Pembatasan Wartawan Peliput Pelantikan anggota DPRD Cilegon Menuai Kecaman

0
264

Cilegon, fesbukbantennews.com (5/9/2019) – Saat pengambilan sumpah anggota DPRD Cilegon 2019-2024 terpilih pada Rabu (4/9/2029), sejumlah wartawan tidak bisa mengakses masuk kedalam gedung karena tidak memiliki id card khusus peliputan dari panitia menuai kecaman.Bahkan menuntut pihak yang bertanggungjawab, seperti Sekretaris DPRD Kota Cilegon, Didi Sukriadi dan Kabagops Polres Cilegon, Kompol Sujatna dicopot dari jabatannya.

Suana ketatnya gerbang masuk kantor DPRD Cilegon pada saat Pelantikan , Kamis (6/9/2019).

Wartawan Ikatan Jurnalis Televisi Indonesia (IJTI) dan Forum Komunikasi Wartawan Cilegon (FKWC) Kota Cilegon, Jumat (6/9/2019) besok akan melakukan aksi di depan Markas Kepolisian Resort Cilegon (Mapolres) dan Gedung Dewan Perwakilan Rakyat Daerah (DPRD) Kota Cilegon.

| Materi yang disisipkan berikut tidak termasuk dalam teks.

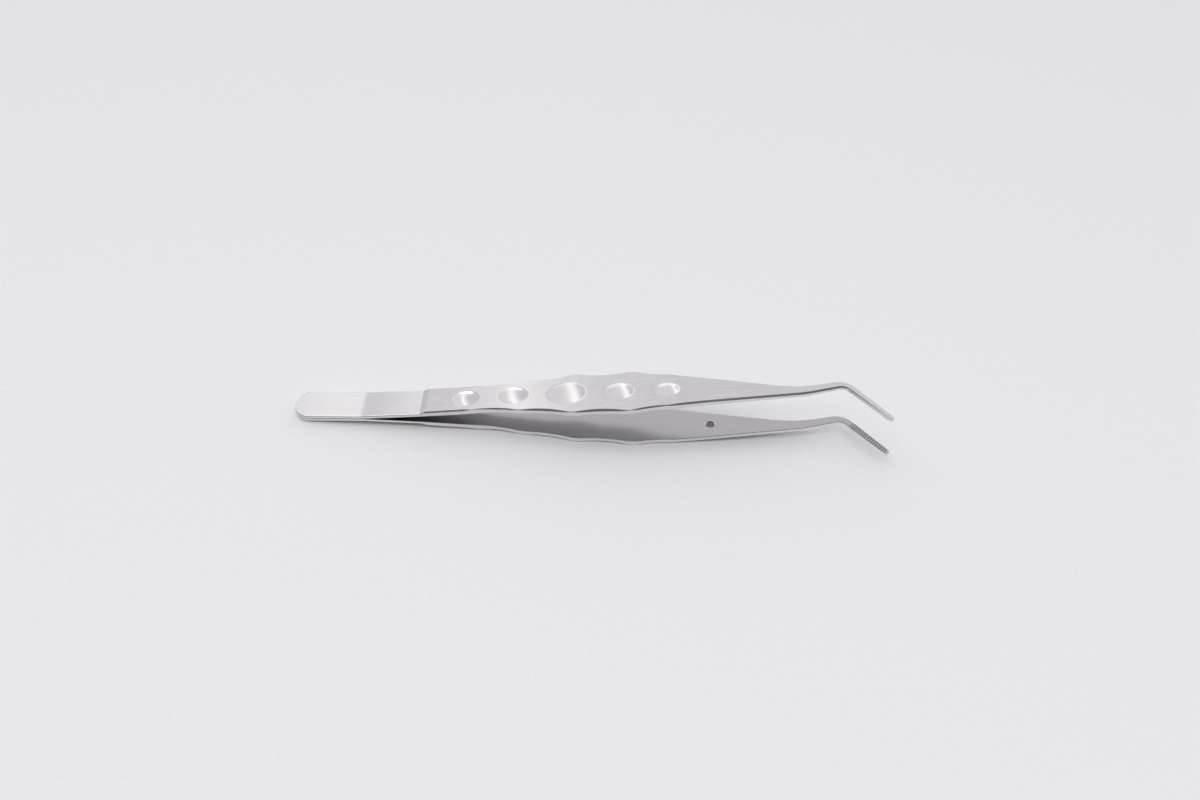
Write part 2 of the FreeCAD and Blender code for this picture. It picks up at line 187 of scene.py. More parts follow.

Ketua IJTI Kota Cilegon, Adim Muchtadin menjelaskan, adanya pembatasan tersebut melanggar Pasal 18 Ayat 1 UU Nomor 40/1999 tentang Pers, dimana setiap orang yang secara melawan hukum dengan sengaja melakukan tindakan yang berakibat menghambat atau menghalangi kerja pers, dipidana dengan pidana penjara paling lama 2 tahun atau denda sebanyak Rp 500 juta.

“wartawan tidak dianggap dihalangi melakukan peliputan dan pengambilan informasi soal pengambilan sumpah jabatan itu pelanggaran UU, ” kata Adim.

Atas dasar itu, tegas Adim, pihaknya akan menyampaikan aspirasi di depan Mapolres dan kantor DPRD Cilegon.

” kami meminta 3 hal, pertama Kapolres Cilegon, AKBP Rizki Agung Prakoso dan Ketua DPRD Kota Cilegon, Endang untuk meminta maaf secara langsung kepada wartawan. Kedua meminta agar sejumlah pihak yang bertanggungjawab, seperti Sekretaris DPRD Kota Cilegon, Didi Sukriadi dan Kabagops Polres Cilegon, Kompol Sujatna dicopot dari jabatannya. Karena bertanggung jawab dengan semua proses pengambilan sumpah dan pengamanan. Ketiga kejadian pembatasan peliputan tidak boleh lagi terjadi kalangan pemerintahan Kota Cilegon dan institusi lainnya,” kata Adim.

Adanya Id Card yang distempel pihak kepolisan baik untuk tamu dan panitia, sambung Adim menjadi bukti jika kepolisan dan dewan bertanggungjawab atas pelarangan liputan tersebut.

“dengan pembatasan peliputan sama halnya mengkebiri demokrasi kebebasan pers. Ini bukan lagi jaman orde baru. Ditambah paripurna itu juga terbuka untuk umum, siapa saja bisa masuk,” tukasnya .(sap/LLJ).